=== COLLECTED MATERIAL ===
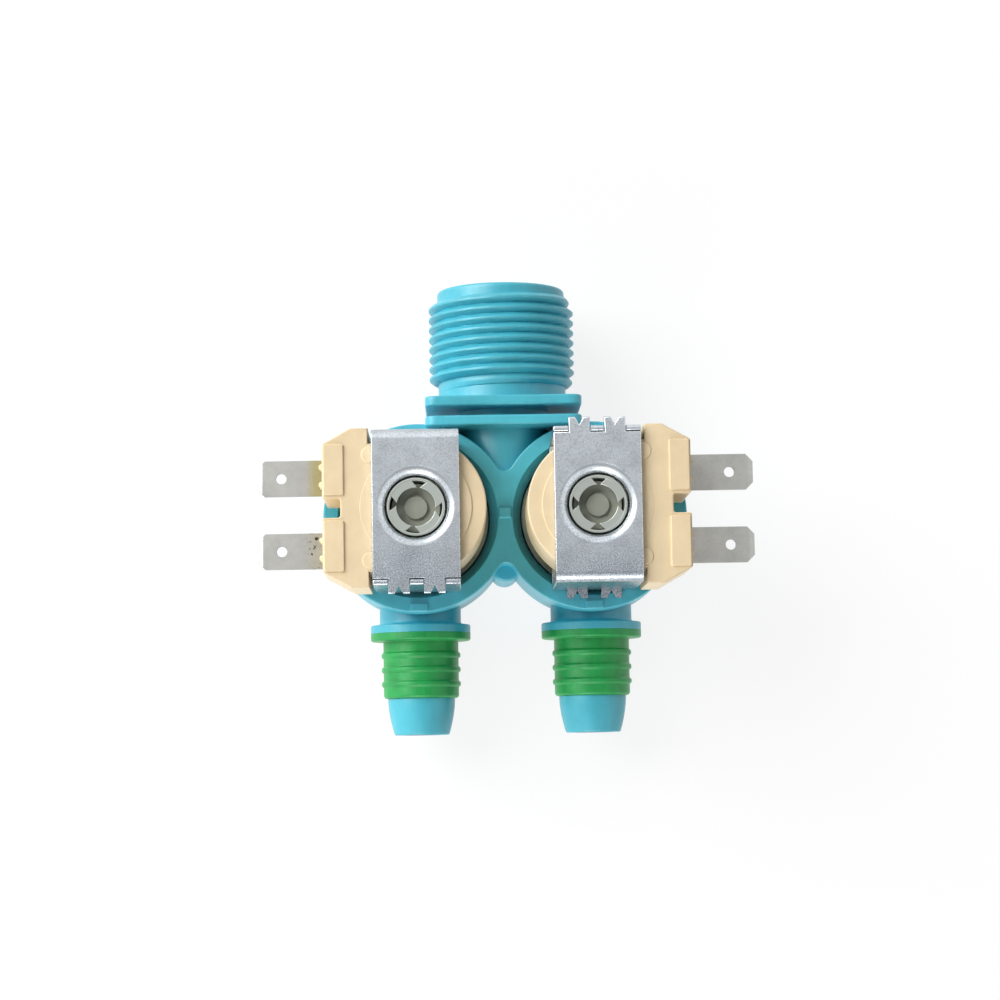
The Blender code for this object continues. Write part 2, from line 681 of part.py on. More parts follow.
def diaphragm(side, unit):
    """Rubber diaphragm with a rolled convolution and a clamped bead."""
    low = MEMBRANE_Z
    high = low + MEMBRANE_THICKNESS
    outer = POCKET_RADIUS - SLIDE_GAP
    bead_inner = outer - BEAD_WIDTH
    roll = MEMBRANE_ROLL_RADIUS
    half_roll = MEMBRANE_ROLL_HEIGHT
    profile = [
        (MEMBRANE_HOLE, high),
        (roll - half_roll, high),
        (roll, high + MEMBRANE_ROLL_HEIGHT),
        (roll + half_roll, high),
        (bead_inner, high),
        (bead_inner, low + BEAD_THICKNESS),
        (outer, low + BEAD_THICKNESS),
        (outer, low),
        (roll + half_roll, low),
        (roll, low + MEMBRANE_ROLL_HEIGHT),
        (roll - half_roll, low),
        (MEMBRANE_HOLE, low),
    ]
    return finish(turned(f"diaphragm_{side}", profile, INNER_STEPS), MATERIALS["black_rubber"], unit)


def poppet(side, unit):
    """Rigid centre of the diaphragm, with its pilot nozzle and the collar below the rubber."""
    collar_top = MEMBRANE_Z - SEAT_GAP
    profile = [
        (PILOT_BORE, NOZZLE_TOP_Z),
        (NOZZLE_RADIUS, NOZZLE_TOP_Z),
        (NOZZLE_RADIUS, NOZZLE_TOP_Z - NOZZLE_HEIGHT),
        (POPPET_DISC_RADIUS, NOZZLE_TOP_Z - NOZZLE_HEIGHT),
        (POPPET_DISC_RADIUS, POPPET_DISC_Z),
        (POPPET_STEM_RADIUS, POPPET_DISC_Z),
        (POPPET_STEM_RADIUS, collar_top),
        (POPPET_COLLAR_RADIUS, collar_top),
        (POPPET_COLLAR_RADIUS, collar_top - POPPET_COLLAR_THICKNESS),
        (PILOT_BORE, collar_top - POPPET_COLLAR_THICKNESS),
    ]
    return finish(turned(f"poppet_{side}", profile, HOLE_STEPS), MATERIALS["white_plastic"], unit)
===
- [WHAT YOU SHOULD DO]:
Without leaving anything out, quote all the data.

- [FINISHED EXERCISE]:
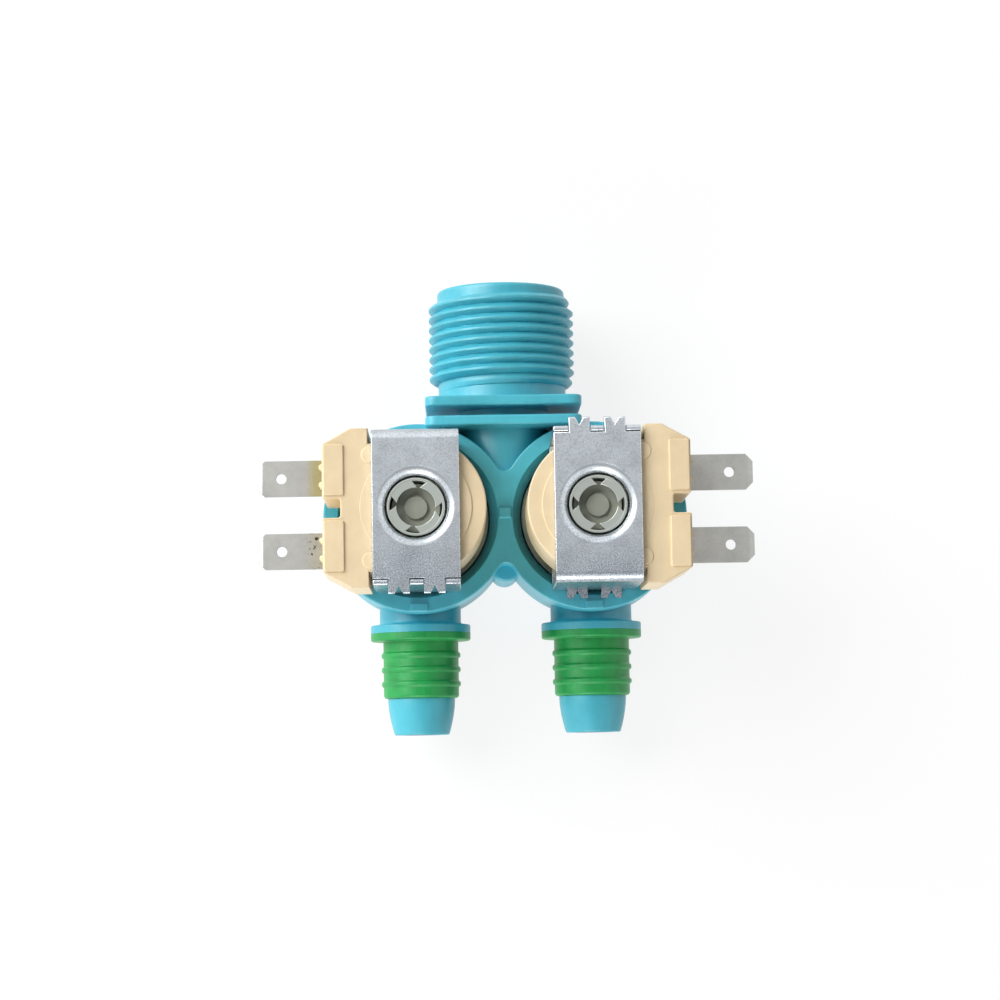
The Blender code for this object continues. Write part 2, from line 681 of part.py on. More parts follow.
def diaphragm(side, unit):
    """Rubber diaphragm with a rolled convolution and a clamped bead."""
    low = MEMBRANE_Z
    high = low + MEMBRANE_THICKNESS
    outer = POCKET_RADIUS - SLIDE_GAP
    bead_inner = outer - BEAD_WIDTH
    roll = MEMBRANE_ROLL_RADIUS
    half_roll = MEMBRANE_ROLL_HEIGHT
    profile = [
        (MEMBRANE_HOLE, high),
        (roll - half_roll, high),
        (roll, high + MEMBRANE_ROLL_HEIGHT),
        (roll + half_roll, high),
        (bead_inner, high),
        (bead_inner, low + BEAD_THICKNESS),
        (outer, low + BEAD_THICKNESS),
        (outer, low),
        (roll + half_roll, low),
        (roll, low + MEMBRANE_ROLL_HEIGHT),
        (roll - half_roll, low),
        (MEMBRANE_HOLE, low),
    ]
    return finish(turned(f"diaphragm_{side}", profile, INNER_STEPS), MATERIALS["black_rubber"], unit)


def poppet(side, unit):
    """Rigid centre of the diaphragm, with its pilot nozzle and the collar below the rubber."""
    collar_top = MEMBRANE_Z - SEAT_GAP
    profile = [
        (PILOT_BORE, NOZZLE_TOP_Z),
        (NOZZLE_RADIUS, NOZZLE_TOP_Z),
        (NOZZLE_RADIUS, NOZZLE_TOP_Z - NOZZLE_HEIGHT),
        (POPPET_DISC_RADIUS, NOZZLE_TOP_Z - NOZZLE_HEIGHT),
        (POPPET_DISC_RADIUS, POPPET_DISC_Z),
        (POPPET_STEM_RADIUS, POPPET_DISC_Z),
        (POPPET_STEM_RADIUS, collar_top),
        (POPPET_COLLAR_RADIUS, collar_top),
        (POPPET_COLLAR_RADIUS, collar_top - POPPET_COLLAR_THICKNESS),
        (PILOT_BORE, collar_top - POPPET_COLLAR_THICKNESS),
    ]
    return finish(turned(f"poppet_{side}", profile, HOLE_STEPS), MATERIALS["white_plastic"], unit)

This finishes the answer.